I could see the reflection of the unstained backside of the wood! Well… I didn’t want to just accept it so I took it back outside and I treated the stain on the edge. Now that I fixed that little issue, it was finally time to put it in place!
AND MORE MISTAKES…
And… not quite. In my attempt to make the remaining staining go quickly, I rushed, and my stain dripped. I had to sand that edge down and stain it again. So close to being able to put it up, but I kept making little mistakes.
I removed the plastic clasps and used liquid nails to get the frame in place. I encourage you to learn from my mistakes here. Remember the issue where I could see the unstained backside of the wood in the reflection? Well… same applies for the liquid nails, which does not dry clear. By the time I put the wood up, it was too late. I made sure to not do it on the other pieces but seeing this glue will haunt me, even though it’s likely no one will notice.

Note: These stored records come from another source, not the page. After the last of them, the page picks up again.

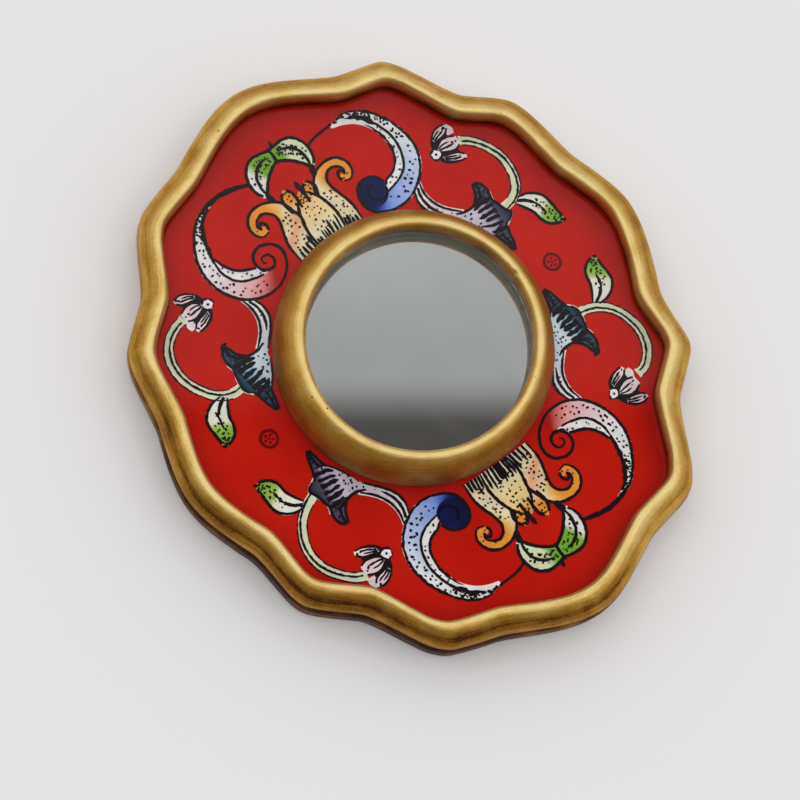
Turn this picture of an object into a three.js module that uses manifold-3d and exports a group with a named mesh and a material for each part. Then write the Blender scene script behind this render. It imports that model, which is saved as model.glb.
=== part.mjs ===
// Palm mirror: a small round looking glass in a raised gilt ring, standing on a panel of
// reverse-painted glass that a twelve-pointed gilt wooden rim holds.
// Millimetres. The mirror lies on its back: +Z points out of the glass, +Y is the long axis,
// and the origin is the centre of the back face.

import * as THREE from "three";
import { mergeVertices } from "three/addons/utils/BufferGeometryUtils.js";
import Module from "manifold-3d";

const wasm = await Module();
wasm.setup();

// Outer outline of the rim, anticlockwise: twelve points, each followed by the dip after it.
// Angles are in degrees from +X and radii in millimetres. The rim is carved by hand, so the
// points are not quite alike. The softness of a point is 0 for a sharp one.
const POINTS = [
  { angle: 0, radius: 50.5, softness: 0.22 },
  { angle: 33.5, radius: 52.2, softness: 0.22 },
  { angle: 61, radius: 56.3, softness: 0.16 },
  { angle: 90, radius: 59.2, softness: 0.4 },
  { angle: 119, radius: 56.2, softness: 0.22 },
  { angle: 147, radius: 52.5, softness: 0.22 },
  { angle: 180, radius: 50.5, softness: 0.35 },
  { angle: 212, radius: 52.2, softness: 0.22 },
  { angle: 241, radius: 56.3, softness: 0.22 },
  { angle: 270, radius: 59.2, softness: 0.4 },
  { angle: 297, radius: 57.5, softness: 0.18 },
  { angle: 325.5, radius: 52.2, softness: 0.16 },
];
const DIPS = [
  { angle: 16, radius: 49.0 },
  { angle: 44, radius: 50.6 },
  { angle: 70, radius: 54.8 },
  { angle: 109, radius: 55.4 },
  { angle: 135, radius: 51.0 },
  { angle: 163, radius: 49.3 },
  { angle: 198, radius: 48.8 },
  { angle: 224, radius: 50.7 },
  { angle: 251, radius: 55.6 },
  { angle: 287, radius: 55.9 },
  { angle: 314.5, radius: 50.6 },
  { angle: 338, radius: 48.1 },
];
const SIDE_HOLLOW = 1.5; // over 1, a side curves inwards between its point and its dip
const STEPS_PER_SIDE = 5;

// Heights of the layers, from the back face up.
const FELT_TOP = 0.8;
const POINT_BOTTOM = 1.0;
const BOARD_BOTTOM = 1.6;
const BOARD_TOP = 5.3;
const CARD_TOP = 5.9;
const PAINT_TOP = 6.1;
const GLASS_TOP = 8.1;
const PAD_TOP = 8.9;
const SEAT_TOP = 10.4;
const SILVER_TOP = 10.6;
const MIRROR_TOP = 12.4;

// The rim's section: insets from the outer outline, and heights.
const RABBET_INSET = 3.3;
const LIP_INSET = 5.5;
const GAP = 0.3; // play between pieces that sit one inside the other
const FELT_INSET = 1.4;
const RIM_SECTION = [
  [0.5, FELT_TOP],
  [0, 1.5],
  [0, 5.6],
  [0.7, 6.6],
  [0.6, 8.2],
  [1.4, 10.3],
  [2.8, 11.7],
  [4.0, 12.1],
  [5.0, 11.6],
  [LIP_INSET, 10.6],
  [LIP_INSET, GLASS_TOP],
  [RABBET_INSET, GLASS_TOP],
  [RABBET_INSET, FELT_TOP],
];

// The bezel ring: radii, and heights above the glass panel.
const BEZEL_LIP_RADIUS = 20.4;
const BEZEL_BORE_RADIUS = 21.9;
const BEZEL_SEGMENTS = 48;
const BEZEL_SECTION = [
  [BEZEL_BORE_RADIUS, GLASS_TOP],
  [26.0, GLASS_TOP],
  [26.0, 9.4],
  [25.5, 11.2],
  [24.6, 13.4],
  [23.4, 15.3],
  [22.3, 16.1],
  [21.4, 16.2],
  [20.7, 15.8],
  [BEZEL_LIP_RADIUS, 15.0],
  [BEZEL_LIP_RADIUS, MIRROR_TOP],
  [BEZEL_BORE_RADIUS, MIRROR_TOP],
];

// Glazier's points: flat steel arrowheads in pockets cut in the rim's rabbet, one at each of
// the dips in this list.
const POINTED_DIPS = [0, 2, 3, 5, 6, 8, 9, 11];
const POINT_LENGTH = 6.2;
const POINT_WIDTH = 5.0;
const POINT_TIP = 2.2; // length of its tapered end
const POINT_INSET = 1.8; // from the outer outline to the point's tip
const POCKET_TOP = 1.9;

const GILT = { color: 0xb6965c, roughness: 0.38, metalness: 0.85 };
const FINISHES = {
  felt: { color: 0x2a2320, roughness: 0.95, metalness: 0 },
  steel: { color: 0x9a9a98, roughness: 0.4, metalness: 1 },
  board: { color: 0x9a7448, roughness: 0.85, metalness: 0 },
  card: { color: 0xb9a88a, roughness: 0.9, metalness: 0 },
  paint: { color: 0xbe281c, roughness: 0.45, metalness: 0 },
  glass: { color: 0xeef4f2, roughness: 0.05, metalness: 0, transparent: true, opacity: 0.25 },
  rim: GILT,
  bezel: GILT,
  pad: { color: 0xd8d4c8, roughness: 0.9, metalness: 0 },
  silver: { color: 0xc8cccc, roughness: 0.1, metalness: 1 },
  mirror: { color: 0xa4a6a5, roughness: 0.04, metalness: 1 },
};

const object = new THREE.Group();

function addPiece(name, finish, geometry) {
  const mesh = new THREE.Mesh(geometry, new THREE.MeshStandardMaterial(FINISHES[finish]));
  mesh.name = name;
  object.add(mesh);
}

// Radius of the outline on the side that joins a point to a dip; away is 0 at the point and 1
// at the dip.
function sideRadius(point, dip, away) {
  const soften = (u) => Math.hypot(u, point.softness) - point.softness;
  const fall = soften(away) / soften(1);
  return dip.radius + (point.radius - dip.radius) * (1 - fall) ** SIDE_HOLLOW;
}

// Stations round the outline, closer together where the sides are short.
function outlineStations() {
  const stations = [];
  const addStation = (point, turn, dip, away) => {
    const degrees = THREE.MathUtils.lerp(point.angle + turn, dip.angle, away);
    stations.push({
      angle: THREE.MathUtils.degToRad(degrees),
      radius: sideRadius(point, dip, away),
    });
  };
  POINTS.forEach((point, i) => {
    const last = i + 1 === POINTS.length;
    const next = last ? POINTS[0] : POINTS[i + 1];
    for (let step = 0; step < STEPS_PER_SIDE; step += 1) {
      addStation(point, 0, DIPS[i], step / STEPS_PER_SIDE);
    }
    for (let step = 0; step < STEPS_PER_SIDE; step += 1) {
      addStation(next, last ? 360 : 0, DIPS[i], 1 - step / STEPS_PER_SIDE);
    }
  });
  return stations;
}

const STATIONS = outlineStations();

// A flat plate with the rim's outline, drawn in by inset.
function scallopedPlate(inset, bottom, top) {
  const corners = STATIONS.map(({ angle, radius }) => {
    const reach = radius - inset;
    return new THREE.Vector2(reach * Math.cos(angle), reach * Math.sin(angle));
  });
  const options = { depth: top - bottom, bevelEnabled: false };
  const plate = new THREE.ExtrudeGeometry(new THREE.Shape(corners), options);
  const position = plate.getAttribute("position");
  for (let i = 0; i < position.count; i += 1) {
    position.setZ(i, position.getZ(i) > 0 ? top : bottom);
  }
  return plate;
}

// A ring with the given section, turned as a round one and then bent onto the outline.
function scallopedRing(section) {
  const closed = [...section, section[0]];
  const turned = closed.map(([inset, height]) => new THREE.Vector2(POINTS[0].radius - inset, height));
  const ring = new THREE.LatheGeometry(turned, STATIONS.length);
  const position = ring.getAttribute("position");
  for (let i = 0; i <= STATIONS.length; i += 1) {
    const { angle, radius } = STATIONS[i % STATIONS.length];
    closed.forEach(([inset, height], j) => {
      const reach = radius - inset;
      const x = reach * Math.cos(angle);
      const y = reach * Math.sin(angle);
      position.setXYZ(i * closed.length + j, x, y, height);
    });
  }
  ring.computeVertexNormals();
  return ring;
}

// A round ring or disc about +Z, from a closed section of [radius, height].
function turnedPiece(section) {
  const closed = [...section, section[0]];
  const profile = closed.map(([radius, height]) => new THREE.Vector2(radius, height));
  return new THREE.LatheGeometry(profile, BEZEL_SEGMENTS).rotateX(Math.PI / 2);
}

function roundPlate(radius, bottom, top) {
  const profile = [
    new THREE.Vector2(0, -top),
    new THREE.Vector2(radius, -top),
    new THREE.Vector2(radius, -bottom),
    new THREE.Vector2(0, -bottom),
  ];
  return new THREE.LatheGeometry(profile, BEZEL_SEGMENTS).rotateX(-Math.PI / 2);
}

function solidOf(geometry) {
  const bare = geometry.clone();
  bare.deleteAttribute("normal");
  bare.deleteAttribute("uv");
  const merged = mergeVertices(bare, 1e-4);
  const vertProperties = merged.getAttribute("position").array;
  const triVerts = new Uint32Array(merged.index.array);
  return new wasm.Manifold(new wasm.Mesh({ numProp: 3, vertProperties, triVerts }));
}

function geometryOf(solid) {
  const { vertProperties, triVerts } = solid.getMesh();
  const geometry = new THREE.BufferGeometry();
  geometry.setAttribute("position", new THREE.BufferAttribute(vertProperties, 3));
  geometry.setIndex(new THREE.BufferAttribute(triVerts, 1));
  geometry.computeVertexNormals();
  return geometry;
}

// Room in the rim for one glazier's point, from the rabbet outwards and open at the back.
function pocketGeometry(dip) {
  const depth = RABBET_INSET - POINT_INSET + 2 * GAP;
  const height = POCKET_TOP;
  const pocket = new THREE.BoxGeometry(depth, POINT_WIDTH + 2 * GAP, height);
  pocket.translate(dip.radius - RABBET_INSET - GAP + depth / 2, 0, height / 2);
  return pocket.rotateZ(THREE.MathUtils.degToRad(dip.angle));
}

// One flat arrowhead, its tip outwards, lying against the back of the board.
function glazierPoint(dip) {
  const tip = dip.radius - POINT_INSET;
  const shoulder = tip - POINT_TIP;
  const arrow = new THREE.Shape();
  arrow.moveTo(tip - POINT_LENGTH, -POINT_WIDTH / 2);
  arrow.lineTo(shoulder, -POINT_WIDTH / 2);
  arrow.lineTo(tip, 0);
  arrow.lineTo(shoulder, POINT_WIDTH / 2);
  arrow.lineTo(tip - POINT_LENGTH, POINT_WIDTH / 2);
  const depth = BOARD_BOTTOM - POINT_BOTTOM;
  const plate = new THREE.ExtrudeGeometry(arrow, { depth, bevelEnabled: false });
  plate.translate(0, 0, POINT_BOTTOM);
  return plate.rotateZ(THREE.MathUtils.degToRad(dip.angle));
}

function makeRim() {
  let rim = solidOf(scallopedRing(RIM_SECTION));
  for (const i of POINTED_DIPS) {
    rim = rim.subtract(solidOf(pocketGeometry(DIPS[i])));
  }
  addPiece("scalloped_rim", "rim", geometryOf(rim));
}

function makePanel() {
  const inset = RABBET_INSET + GAP;
  addPiece("felt_back", "felt", scallopedPlate(FELT_INSET, 0, FELT_TOP));
  addPiece("back_board", "board", scallopedPlate(inset, BOARD_BOTTOM, BOARD_TOP));
  addPiece("cushion_card", "card", scallopedPlate(inset, BOARD_TOP, CARD_TOP));
  addPiece("paint_film", "paint", scallopedPlate(inset, CARD_TOP, PAINT_TOP));
  addPiece("glass_panel", "glass", scallopedPlate(inset, PAINT_TOP, GLASS_TOP));
  POINTED_DIPS.forEach((dip, i) => {
    addPiece(`glazier_point_${i + 1}`, "steel", glazierPoint(DIPS[dip]));
  });
}

function makeLookingGlass() {
  const radius = BEZEL_BORE_RADIUS - GAP;
  addPiece("bezel_ring", "bezel", turnedPiece(BEZEL_SECTION));
  addPiece("adhesive_pad", "pad", roundPlate(radius, GLASS_TOP, PAD_TOP));
  addPiece("mirror_seat", "board", roundPlate(radius, PAD_TOP, SEAT_TOP));
  addPiece("mirror_silvering", "silver", roundPlate(radius, SEAT_TOP, SILVER_TOP));
  addPiece("mirror_glass", "mirror", roundPlate(radius, SILVER_TOP, MIRROR_TOP));
}

makeRim();
makePanel();
makeLookingGlass();

export default object;
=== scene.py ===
import math
import random

import bpy
import numpy as np
from mathutils import Matrix, Vector


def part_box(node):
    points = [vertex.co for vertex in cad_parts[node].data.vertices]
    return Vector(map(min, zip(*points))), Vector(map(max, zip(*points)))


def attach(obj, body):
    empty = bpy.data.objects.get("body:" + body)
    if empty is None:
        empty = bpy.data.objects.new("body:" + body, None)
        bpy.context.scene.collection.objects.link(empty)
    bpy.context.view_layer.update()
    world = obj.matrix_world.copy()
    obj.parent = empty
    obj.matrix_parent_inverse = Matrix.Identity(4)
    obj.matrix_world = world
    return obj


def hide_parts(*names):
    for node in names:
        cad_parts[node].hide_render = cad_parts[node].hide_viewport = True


# Looks of a palm mirror, made round its CAD parts: a carved gilt rim of twelve points, a panel
# of reverse-painted glass in it, and a round looking glass in a raised gilt ring on the panel.
# Shapes are worked out in millimetres in the CAD frame, and turned into metres on the way out.
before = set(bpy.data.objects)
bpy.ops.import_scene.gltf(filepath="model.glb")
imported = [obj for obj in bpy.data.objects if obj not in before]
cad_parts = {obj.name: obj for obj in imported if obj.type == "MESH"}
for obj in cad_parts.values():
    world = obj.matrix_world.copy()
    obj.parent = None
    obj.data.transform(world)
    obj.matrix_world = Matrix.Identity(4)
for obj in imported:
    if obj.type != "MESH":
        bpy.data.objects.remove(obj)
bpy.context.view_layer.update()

MM = 0.001
draw = random.Random(11)


# ------ small helpers

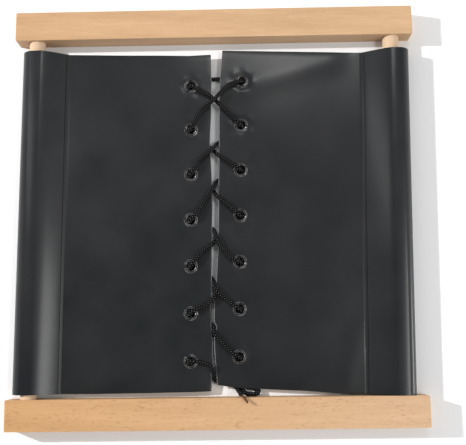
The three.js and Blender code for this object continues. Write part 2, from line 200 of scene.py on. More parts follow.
# Lace
LACE_DIAMETER = 3
LACE_SIDES = 24
LACE_STEP = 0.3
NEARLY_UPRIGHT = 0.1
BRAID_STRANDS = 3
BRAID_PITCH = 2.0
BRAID_RELIEF = 0.13
LACE_ROUTE = [
    # free end behind the right flap, and the narrow loop that shows below its hem
    (51.5, -108, 2.1), (43.5, -106, 2.1), (35.5, -105.6, 2.1), (28.5, -108, 2.1), (23.6, -113, 2.1),
    (20.8, -119, 2.1), (20.2, -123.6, 2.1), (21.8, -126.6, 2.1), (25, -127.3, 2.1), (28.1, -127.6, 2.2),
    (29.5, -128.2, 2.5), (30, -129.5, 2.9), (29.4, -130.8, 3.3), (27.8, -131.35, 3.6), (25, -131.4, 3.8),
    (21.4, -131.1, 3.5), (19.2, -129.1, 2.6),
    (17.6, -126, 2.1), (16.4, -121.5, 2.1), (14.8, -116, 2), (14.2, -111, 1.9),
    # right eyelet 7, over the right flap, down through the gap
    (15.1, -106.7, 1.8), (16.8, -104.5, 4.1), (16.8, -105.4, 6.3), (14.9, -104.2, 8.4),
    (12.5, -102.9, 8.4), (6.9, -97.7, 8), (2.6, -93.2, 8), (-0.8, -88.7, 7.3), (-2.7, -82.5, 2.8),
    # left eyelet 6
    (-16.6, -74.6, 1.8), (-19, -73.2, 4.1), (-19, -73.8, 6.3), (-16.7, -72, 8.5),
    (-13, -69.6, 8.2), (-7.9, -67.9, 7.9), (-2.5, -63.9, 7.8), (-0.3, -60.5, 6.9),
    (-0.3, -57.6, 5), (-0.1, -54.9, 3.1), (1.9, -52.2, 2.4), (5, -48.9, 2.1),
    # right eyelet 5
    (16.4, -38, 1.8), (18.3, -36, 4.1), (18.3, -36.8, 6.3), (15.7, -36, 8.4), (13, -34.8, 8.4),
    (9.2, -31.5, 8), (5.6, -27.7, 8), (2.7, -23.4, 8.1), (0.4, -18, 7.8), (-1.9, -11.5, 2.8),
    # left eyelet 4
    (-16.1, -5.7, 1.8), (-18.7, -4.7, 4.1), (-18.4, -5.4, 6.3), (-16.2, -3.5, 8.5),
    (-10.4, 5.6, 8), (-1.6, 18.5, 7.3), (1.4, 24.5, 2.8),
    # right eyelet 3
    (17.4, 31.3, 1.8), (20, 32.4, 4.1), (19.9, 31.8, 6.3), (17.7, 33.4, 8.5),
    (10, 38.8, 8), (2, 44.2, 7.3), (-1.3, 48.5, 2.8),
    # left eyelet 2, then the upper strand of the first cross
    (-16.1, 62.2, 1.8), (-18.1, 64.1, 4.1), (-18, 63.2, 6.3), (-16.6, 65.6, 8.5),
    (-9.5, 78, 8.8), (0.9, 86.6, 10.3), (10.6, 97, 9),
    # right eyelet 1, behind the flaps to left eyelet 1
    (18.9, 100.3, 8.5), (21.4, 101.1, 6.3), (21.5, 100.6, 4.1), (18.8, 101.4, 1.8),
    (11, 103.8, 2.1), (1.5, 104.3, 2.1), (-8.5, 103, 2.1),
    (-15.6, 99.1, 1.8), (-18, 97.7, 4.1), (-18, 98.3, 6.3), (-15.6, 96.8, 8.5),
    # lower strand of the first cross, right eyelet 2
    (-10, 93.3, 7.9), (-3, 89.3, 7.45), (0.9, 86.2, 6.8), (4.9, 82, 7.45), (12, 74.8, 7.9),
    (18.6, 68.1, 8.5), (20.5, 66.1, 6.3), (20.6, 66.8, 4.1), (18.3, 65.2, 1.8),
    (2.2, 53.8, 2.8), (-1.2, 48.8, 7.3), (-10, 41.3, 8),
    # left eyelet 3
    (-16.7, 31.2, 8.5), (-18.2, 28.9, 6.3), (-18.4, 29.7, 4.1), (-16.1, 28.2, 1.8),
    (-1.8, 17.8, 2.8), (1.5, 12.6, 7.3), (4.8, 9.8, 7.9), (9.6, 5.9, 8),
    # right eyelet 4
    (14.4, 1.4, 8.3), (16.8, -0.8, 8.4), (19, -2.6, 6.3), (19, -1.7, 4.1), (17, -3.6, 1.8),
    (1.3, -18, 2.8), (-1.9, -23, 7.3), (-11, -29.3, 8),
    # left eyelet 5
    (-17, -37.4, 8.5), (-18.7, -39.7, 6.3), (-18.8, -38.9, 4.1), (-16.4, -40.2, 1.8),
    (-3.2, -47.8, 2.3), (-1.7, -50.3, 3.6), (-1.2, -52.6, 6.3), (-0.3, -55.4, 8), (1.4, -58.2, 8.9),
    (4.6, -61.4, 8.3), (8.8, -64.6, 8),
    # right eyelet 6, behind both flaps to left eyelet 7
    (13, -67.9, 8.3), (15.3, -69.6, 8.4), (17.5, -71.1, 6.3), (17.5, -70.3, 4.1), (15.6, -72.3, 1.8),
    (-0.8, -89.3, 2.1), (-17.2, -106.2, 1.8), (-19.1, -108.2, 4.1), (-19.3, -107.8, 6.3),
    (-16.5, -107.8, 8.5),
    # over the left flap, down the gap, out below the right flap and up to the bottom bar's edge
    (-9.5, -108.6, 7.9), (-2.8, -112.8, 7.5), (-2, -117, 5), (-1.6, -121, 2.7), (2.4, -122.9, 2.2),
    (7.5, -123.2, 2.1), (11.4, -124.6, 2.2), (14, -126.9, 2.4), (15.9, -129.4, 3.9),
    (16.7, -130.6, 7.2), (16.9, -130.8, 11.2), (17.4, -130.6, 13.9), (18.1, -131.1, 15.1),
]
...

AND YET… STILL MORE MISTAKES
The other, and more major mistake, was that I didn’t properly inspect my wood. I didn’t check for warping, and any warping that I did notice didn’t seem like a big deal. Boy was I wrong. Three of the four pieces went on very well (other than the glue issue, of course) but that third piece was all kinds of twisted. Since I am a bit lazy and a bit stubborn, I refused to redo the piece by cutting a new one and staining it and all that. So I decided that I was going to FORCE this piece of wood to bend to my will.
To do that I got some more liquid nails back behind the board since it had already started drying while not touching the wall. Then I used two 90 degrees corner L- brackets (bent at the halfway point, not like the decorative ones) and used them as temporary supports. I screwed them into the top of the frame and into the wall (which I can easily patch up later) to hold it securely in place while it dried. Finally, I carefully nailed the side pieces into the drywall beyond and nailed the top piece to the sides from above.
We did it! The last step was to dress up the mirror frame with these L-Brackets. They were painted to match the hardware and fixtures in the house. I ended up using the decorative L-brackets as a means to force that corner to straighten more. So both decorative AND functional!
I’m of the mind that when I make something myself, I want it to look like I could have bought it. I want it to be a surprise when I tell someone I did it myself. This frame might be that project for you because you have definitely learned what NOT to do thanks to me. Though the corner didn’t turn out as flush and clean as the others, it’s honestly not that noticeable, as long as I don’t point it out.
To be perfectly honest, the bathroom has been done for almost a whole year, but I was missing the final piece, the mirror frame!
Now that the mirror is done, check out my post about the whole bathroom coming together: Amazing Farmhouse Bathroom Reveal
Now that it’s done, I feel a huge sense of relief. (Well until I remember that I never finished caulking the shiplap).